A Bitcoin user assumed ownership of hacked funds involved in a record-breaking transaction where miner AntPool received over 83 BTC in fees.
An unknown X user claimed to be the victim of a hack connected to the largest Bitcoin (BTC) fee paid for a single transaction to date. On Nov. 24, an anonymous individual created the X page “@83_5BTC” and said their address paid 83.5 BTC in fees after creating a new cold wallet.
The user surmised that a hacker likely leveraged an automated script to hijack their transaction, paying a record fee worth an estimated $3.1 million in process.
crypto.news had reported the news a day prior, detailing 139.4 BTC sent in a transaction block mined by blockchain company AntPool.
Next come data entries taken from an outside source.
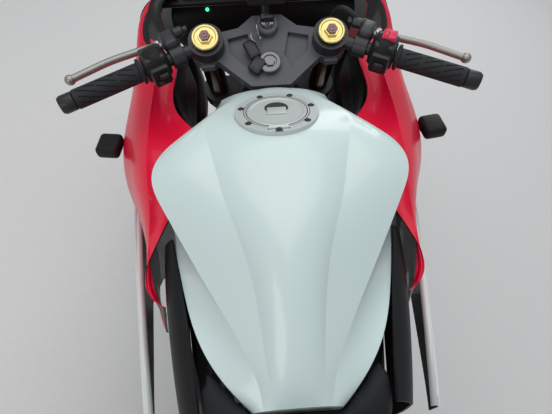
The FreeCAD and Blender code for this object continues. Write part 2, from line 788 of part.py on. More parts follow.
# Frame: cast beams either side of the engine, from the head tube to the swingarm's pivot plates.
def beam(rows, chamfer=8):
    """A bar lofted through upright sections: each row is x, inside, outside, bottom, top."""
    sections = []
    for x, inner, outer, low, high in rows:
        corners = [
            (inner, low + chamfer),
            (inner + chamfer / 2, low),
            (outer - chamfer, low),
            (outer, low + chamfer),
            (outer, high - chamfer),
            (outer - chamfer, high),
            (inner + chamfer / 2, high),
            (inner, high - chamfer),
        ]
        sections.append(Part.makePolygon([Vector(x, y, z) for y, z in corners + corners[:1]]))
    return Part.makeLoft(sections, True, True)


plate_in, plate_out = float(s.plate_inner), float(s.plate_inner + s.plate_wide)
pivot_x, pivot_z = float(s.swing_pivot_x), float(s.swing_pivot_z)
head_base = s.lower_yoke_at + s.lower_yoke_deep + 5
head_long = s.top_yoke_at - 5 - head_base
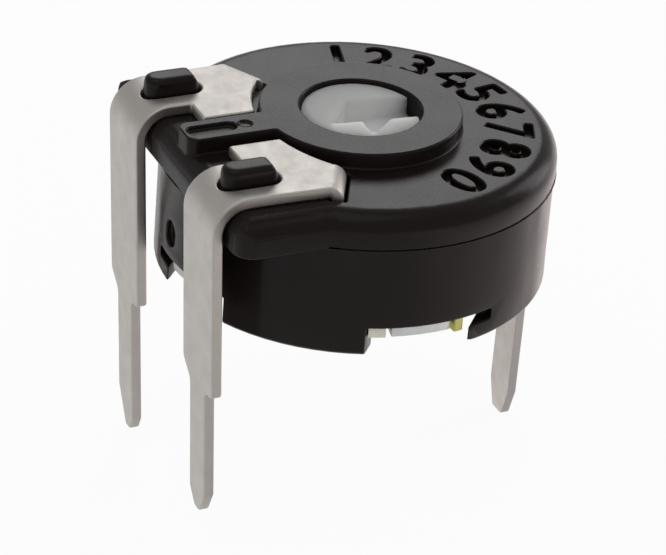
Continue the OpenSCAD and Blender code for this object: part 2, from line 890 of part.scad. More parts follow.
// The side view of the folded edge, level on the left and down into the housing on the right
module fold_side() {
    outer = fold_r + term_t;
    translate([-eps, z_top])
        square([2 * eps, term_t]);
    translate([0, z_term - outer])
        intersection() {
            difference() {
                circle(r = outer, $fn = 48);
                circle(r = fold_r, $fn = 48);
            }
            square(outer + over);
        }
    translate([fold_r, z_track])
        square([term_t, z_term - outer - z_track]);
}

// The front view of the folded edge: full width in the roof, then the contact tongue
module fold_front() {
    z_narrow = z_roof + roof_t / 2;
    polygon([[0, z_term + over], [0, z_narrow], [prong_in, z_roof + eps], [prong_in, z_track],
             [prong_out, z_track], [prong_out, z_roof], [fold_l, z_narrow], [fold_l, z_term + over]]);
}

// The folded edge of a head, on the side of the start pin
module fold() {
    translate(head_nose)
        rotate(fold_dir)
            intersection() {
                rotate([90, 0, 90])
                    linear_extrude(fold_l)
                        mirror([1, 0])
                            fold_side();
                along_y(-fold_r - term_t - over, over)
                    fold_front();
            }
}

// The head and the fold of the terminal on one side of the middle plane
module head(side) {
    mirror([0, side < 0 ? 1 : 0, 0]) {
        translate([0, 0, z_top])
            linear_extrude(term_t)
                head_outline();
        fold();
    }
}

// The terminal on the side of the start pin (1) or of the end pin (-1); its leg's front view is the child
module terminal(side) {
    color([0.78, 0.75, 0.72])
        difference() {
            union() {
                head(side);
                intersection() {
                    along_y(side * pin_y - leg_w, side * pin_y + leg_w)
                        arm_side();
                    along_x(-cap_back - over, over)
                        translate([side * pin_y, 0])
                            children();
                }
            }
            translate([0, side * pin_y, z_top - cap_edge_r])
                linear_extrude(cap_edge_r + term_t + over)
                    peg_slot();
        }
}

module start_terminal() {
    terminal(1)
        start_leg_front();
}

module end_terminal() {
    terminal(-1)
        end_leg_front();
}

housing();
rotor();
wiper();
resistor_disc();
carbon_track();
start_pad();
end_pad();
wiper_terminal();
start_terminal();
end_terminal();
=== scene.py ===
"""Looks of a single-turn trimmer potentiometer on three board pins.

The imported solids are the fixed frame. Each sub-assembly is a class that softens
the edges of its solids, adds the fine detail and gives every surface its finish.
Lengths are written in millimetres and turned into metres once, by mm(). Angles
are written in degrees.
"""

import logging
import math
from dataclasses import dataclass, replace
from enum import Enum
from typing import Any

import bmesh
import bpy
from mathutils import Matrix, Vector


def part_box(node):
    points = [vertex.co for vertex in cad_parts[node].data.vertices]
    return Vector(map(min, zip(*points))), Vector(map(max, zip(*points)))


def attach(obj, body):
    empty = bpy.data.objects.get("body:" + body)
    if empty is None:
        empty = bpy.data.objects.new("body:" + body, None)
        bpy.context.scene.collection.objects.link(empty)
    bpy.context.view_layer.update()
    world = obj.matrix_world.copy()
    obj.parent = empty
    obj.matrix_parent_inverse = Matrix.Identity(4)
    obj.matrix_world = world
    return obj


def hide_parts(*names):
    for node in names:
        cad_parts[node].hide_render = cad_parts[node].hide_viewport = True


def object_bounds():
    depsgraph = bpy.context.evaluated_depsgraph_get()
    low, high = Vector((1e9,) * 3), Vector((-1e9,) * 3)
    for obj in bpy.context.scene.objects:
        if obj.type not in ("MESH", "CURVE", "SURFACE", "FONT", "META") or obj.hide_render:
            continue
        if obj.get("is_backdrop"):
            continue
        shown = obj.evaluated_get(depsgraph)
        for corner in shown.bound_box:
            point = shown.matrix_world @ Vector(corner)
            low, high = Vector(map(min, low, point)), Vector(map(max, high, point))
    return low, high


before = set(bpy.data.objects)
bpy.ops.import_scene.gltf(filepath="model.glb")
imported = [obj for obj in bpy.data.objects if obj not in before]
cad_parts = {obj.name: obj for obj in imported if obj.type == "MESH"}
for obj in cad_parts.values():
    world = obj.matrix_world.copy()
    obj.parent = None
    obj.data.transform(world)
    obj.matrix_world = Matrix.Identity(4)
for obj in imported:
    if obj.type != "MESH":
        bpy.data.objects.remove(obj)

LOG = logging.getLogger("trimmer")
Triple = tuple[float, float, float]
Colour = Triple
X, Y, Z = range(3)
UP: Triple = (0.0, 0.0, 1.0)
LEVEL: Triple = (1.0, 1.0, 0.0)
WHITE = (1.0, 1.0, 1.0, 1.0)

# A Mix node has sockets for every kind of data, and those for colours are told by number.
MIX_FACTOR, MIX_LOW, MIX_HIGH, MIX_RESULT = 0, 6, 7, 2


def mm(length: float) -> float:
    """Returns a length in metres from millimetres."""
    return length * 0.001


class Body(Enum):
    """The two bodies that pieces ride on."""

    CASE = "case_body"
    ROTOR = "rotor_body"


class Slot(Enum):
    """The record's material slots."""

    BLACK = "black_moulding"
    WHITE = "white_moulding"
    TINNED = "tinned_sheet"
    LAMINATE = "disc_laminate"
    CARBON = "carbon_film"
    SILVER = "silver_film"
    SPRING = "spring_alloy"


# ---------------------------------------------------------------- node trees


class Value:
    """One output in a node tree, on which operators add Math nodes."""

    def __init__(self, tree: "Tree", socket: bpy.types.NodeSocket) -> None:
        """Keeps the tree that new Math nodes go into, and the output socket."""
        self.tree = tree
        self.socket = socket

    def math(self, operation: str, *others: Any, clamp: bool = False) -> "Value":
        """Adds one Math node with this value as its first input.

        Args:
            operation: the Math node's operation.
            others: the further inputs, as values or numbers.
            clamp: whether the result is kept between 0 and 1.

        Returns:
            The Math node's result.
        """
        settings = {"operation": operation, "use_clamp": clamp}
        inputs = dict(enumerate((self, *others)))
        return self.tree.out(self.tree.node("ShaderNodeMath", settings, inputs))

    def __add__(self, other: Any) -> "Value":
        """Returns self + other."""
        return self.math("ADD", other)

    def __radd__(self, other: Any) -> "Value":
        """Returns other + self."""
        return self.math("ADD", other)

    def __sub__(self, other: Any) -> "Value":
        """Returns self - other."""
        return self.math("SUBTRACT", other)

    def __rsub__(self, other: Any) -> "Value":
        """Returns other - self."""
        return (self * -1.0).math("ADD", other)

    def __mul__(self, other: Any) -> "Value":
        """Returns self * other."""
        return self.math("MULTIPLY", other)

    def __rmul__(self, other: Any) -> "Value":
        """Returns other * self."""
        return self.math("MULTIPLY", other)

    def above(self, edge: float, soft: float) -> "Value":
        """Returns a mask that rises from 0 to 1 around an edge, over soft on either side of it."""
        return self.math("SUBTRACT", edge - soft).math("DIVIDE", 2 * soft, clamp=True)

    def below(self, edge: float, soft: float) -> "Value":
        """Returns a mask that falls from 1 to 0 around an edge, over soft on either side of it."""
        return 1.0 - self.above(edge, soft)

    def swing(self, amount: float) -> "Value":
        """Returns noise from 0 to 1 as a change from minus to plus half an amount."""
        return (self - 0.5) * amount


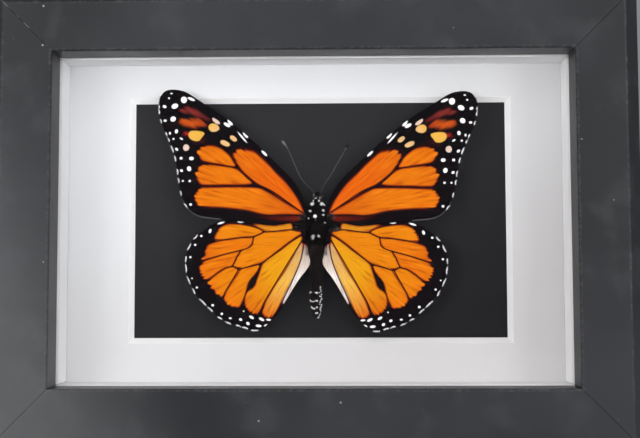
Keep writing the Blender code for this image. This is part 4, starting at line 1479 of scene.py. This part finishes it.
ABDOMEN_TUFTS = [
    (0.05, -21.25, 0.26), (-0.4, -21.2, 0.14), (-1.8, -21.1, 0.15), (0.07, -23.55, 0.26),
    (-0.4, -23.5, 0.14), (-1.9, -23.4, 0.18), (-1.0, -23.75, 0.12), (-1.2, -25.6, 0.2),
    (-0.6, -25.8, 0.2), (0.05, -25.4, 0.22), (-0.3, -27.1, 0.16), (0.12, -27.0, 0.22),
    (1.05, -19.6, 0.15), (1.05, -20.2, 0.15), (1.15, -22.3, 0.18), (1.35, -23.0, 0.14),
    (1.0, -23.9, 0.15), (1.35, -24.7, 0.14), (1.0, -25.6, 0.15), (1.25, -26.5, 0.16),
    (0.9, -28.0, 0.2), (0.3, -28.4, 0.14), (1.2, -20.8, 0.13), (0.75, -21.2, 0.12),
    (1.3, -21.7, 0.14), (0.8, -22.2, 0.1), (1.1, -23.4, 0.13), (0.85, -24.5, 0.12),
    (1.2, -25.2, 0.14), (0.95, -26.1, 0.14), (1.15, -27.1, 0.14), (0.8, -27.6, 0.14),
    (0.6, -28.2, 0.13), (-1.5, -21.0, 0.1), (-1.95, -21.3, 0.1), (-1.6, -23.6, 0.12),
    (-1.3, -23.75, 0.11), (-0.7, -23.7, 0.12), (-1.5, -25.3, 0.12), (-0.9, -25.8, 0.12)]
SEGMENT = 2.75
WAIST_Z = -6.6
TAIL_Z = -28.8
ABDOMEN_LENGTH = 22.2


def abdomen_stations():
    """Seven rings of skin that overlap like roof tiles, thinning at the tail."""
    made = []
    for z in np.arange(WAIST_Z, TAIL_Z, -0.25):
        share = (WAIST_Z - z) / ABDOMEN_LENGTH
        width = np.interp(share, [0, 0.08, 0.3, 0.6, 0.8, 0.93, 1],
                          [1.2, 1.75, 1.9, 1.9, 1.7, 1.2, 0.5])
        ridge = 1 - 0.07 * ((share * ABDOMEN_LENGTH) % SEGMENT) / SEGMENT
        made.append((-0.02 - 0.16 * share, 1.3, z, width * ridge, width * ridge * 0.95))
    return made + [(-0.18, 1.3, TAIL_Z, 0.12, 0.12)]


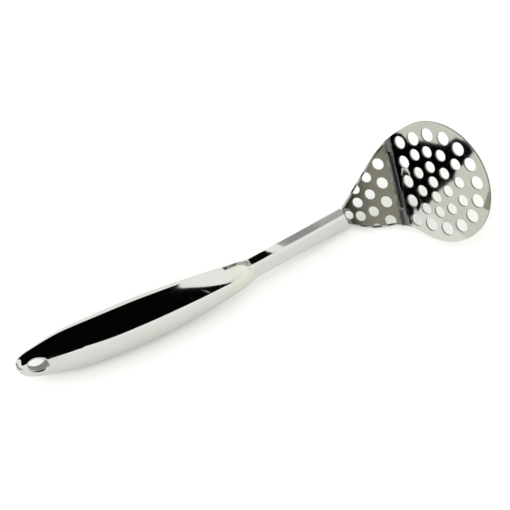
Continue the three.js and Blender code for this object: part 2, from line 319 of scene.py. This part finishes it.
def makeGrip():
    around = grip["around"]
    holeX = tip + grip["holeInset"]
    a, b = grip["holeLength"] / 2, grip["holeWidth"] / 2
    rim = grip["holeRim"]
    # Rows crowd together at the tail, where the outline turns fastest.
    crowded = grip["tailRows"]
    stations = [tip + grip["tailRowsEnd"] * (i / crowded) ** 2 for i in range(1, crowded)]
    x = tip + grip["tailRowsEnd"]
    while x < grip["weldStart"] - 0.4:
        stations.append(x)
        x += grip["step"]
    stations.append(grip["weldStart"])
    points, rows = [], []
    for x in stations:
        row = []
        for j in range(around):
            angle = 2 * math.pi * j / around
            row.append(len(points))
            points.append((x, halfWidth(x) * math.cos(angle), axisDrop(x) + halfDepth(x) * math.sin(angle)))
        rows.append(row)
    first = min(i for i, x in enumerate(stations) if x >= holeX - grip["blockReach"])
    final = max(i for i, x in enumerate(stations) if x <= holeX + grip["blockReach"])
    spread = grip["blockSpread"]
    faces, openings = [], []
    blocks = {1: around // 4, -1: 3 * around // 4}
    for i in range(len(rows) - 1):
        for j in range(around):
            besideHole = any(abs((j + 0.5) - middle) < spread for middle in blocks.values())
            if not (first <= i < final and besideHole):
                k = (j + 1) % around
                faces.append((rows[i][j], rows[i][k], rows[i + 1][k], rows[i + 1][j]))
    tail = len(points)
    points.append((tip, 0, axisDrop(tip)))
    faces += [(tail, rows[0][(j + 1) % around], rows[0][j]) for j in range(around)]
    # The neck end closes inside the weld.
    neck = len(points)
    points.append((grip["weldStart"], 0, axisDrop(grip["weldStart"])))
    faces += [(neck, rows[-1][j], rows[-1][(j + 1) % around]) for j in range(around)]
    # The surface runs on from each opened block to the rounded rim of the hanging hole.
    for side, middle in blocks.items():
        lowJ, highJ = middle - spread, middle + spread
        loop = [rows[first][j] for j in range(lowJ, highJ)]
        loop += [rows[i][highJ] for i in range(first, final)]
        loop += [rows[final][j] for j in range(highJ, lowJ, -1)]
        loop += [rows[i][lowJ] for i in range(final, first, -1)]
        angles = [math.atan2(points[k][1] / b, (points[k][0] - holeX) / a) for k in loop]
        ring = loop
        steps = grip["ringSteps"]
        for step in range(1, steps + 1):
            row = []
            for k, angle in zip(loop, angles):
                t = step / steps
                x = mix(points[k][0], holeX + (a + rim) * math.cos(angle), t)
                y = mix(points[k][1], (b + rim) * math.sin(angle), t)
                row.append(len(points))
                points.append((x, y, gripSurface(x, y, side)))
            faces += ringFaces([ring, row])
            ring = row
        for step in range(1, grip["rimSteps"] + 1):
            turn = math.pi / 2 * step / grip["rimSteps"]
            out = rim * (1 - math.sin(turn))
            sink = rim * (1 - math.cos(turn))
            row = []
            for angle in angles:
                x = holeX + (a + out) * math.cos(angle)
                y = (b + out) * math.sin(angle)
                row.append(len(points))
                points.append((x, y, gripSurface(x, y, side) - side * sink))
            faces += ringFaces([ring, row])
            ring = row
        openings.append((ring, angles))
    (upper, upperAngles), (lower, lowerAngles) = openings
    # Both rims are read in the same turning order, then joined by the wall of the hole.
    order = sorted(range(len(upper)), key=lambda k: upperAngles[k])
    upper = [upper[k] for k in order]
    order = sorted(range(len(lower)), key=lambda k: lowerAngles[k])
    lower = [lower[k] for k in order]
    wall = [upper]
    for step in (1, 2):
        row = []
        for k, m in zip(upper, lower):
            row.append(len(points))
            points.append(tuple(mix(p, q, step / 3) for p, q in zip(points[k], points[m])))
        wall.append(row)
    wall.append(lower)
    holeFaces = ringFaces(wall)
    return [placed(p) for p in points], faces + holeFaces, len(holeFaces)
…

It was my BTC that paid the high fee. I created a new cold wallet, transferred 139BTC to it and it got transferred out to another wallet immediately. I can only imagine that someone was running a script on that wallet and that the script had a weird fee calculation.83_5BTC on X
This user provided a signed on-chain message from the compromised Bitcoin wallet as proof of the claim. The text reads “@83_5BTC is the owner of the funds that paid the high fee” and was confirmed by Jameson Lopp, co-founder and CTO of Casa, a digital asset security provider.
Mononaut, the pseudonymous creator of Bitcoin explorer Mempool, also verified the claim. However, the signature may have been issued by the attacker or true victim, according to Mononaut who added that AntPool would have to rely on alternative methods of verification.
Furthermore, the developer explained how and why the hacker was able to steal cryptocurrencies from a Bitcoin wallet.
Until the incident on Nov. 23, crypto firm Paxos held the record for the biggest Bitcoin transaction fee. Paxos paid around $500,000 in an apparent “fat finger” error and miner F2Pool snapped up the fee. The BTC miner reportedly returned Paxos’ overpayment in a show of good faith.
It remained to be seen at press time whether AntPool intends to return the funds or how this crypto service provider plans to verify the self-proclaimed victim’s identity.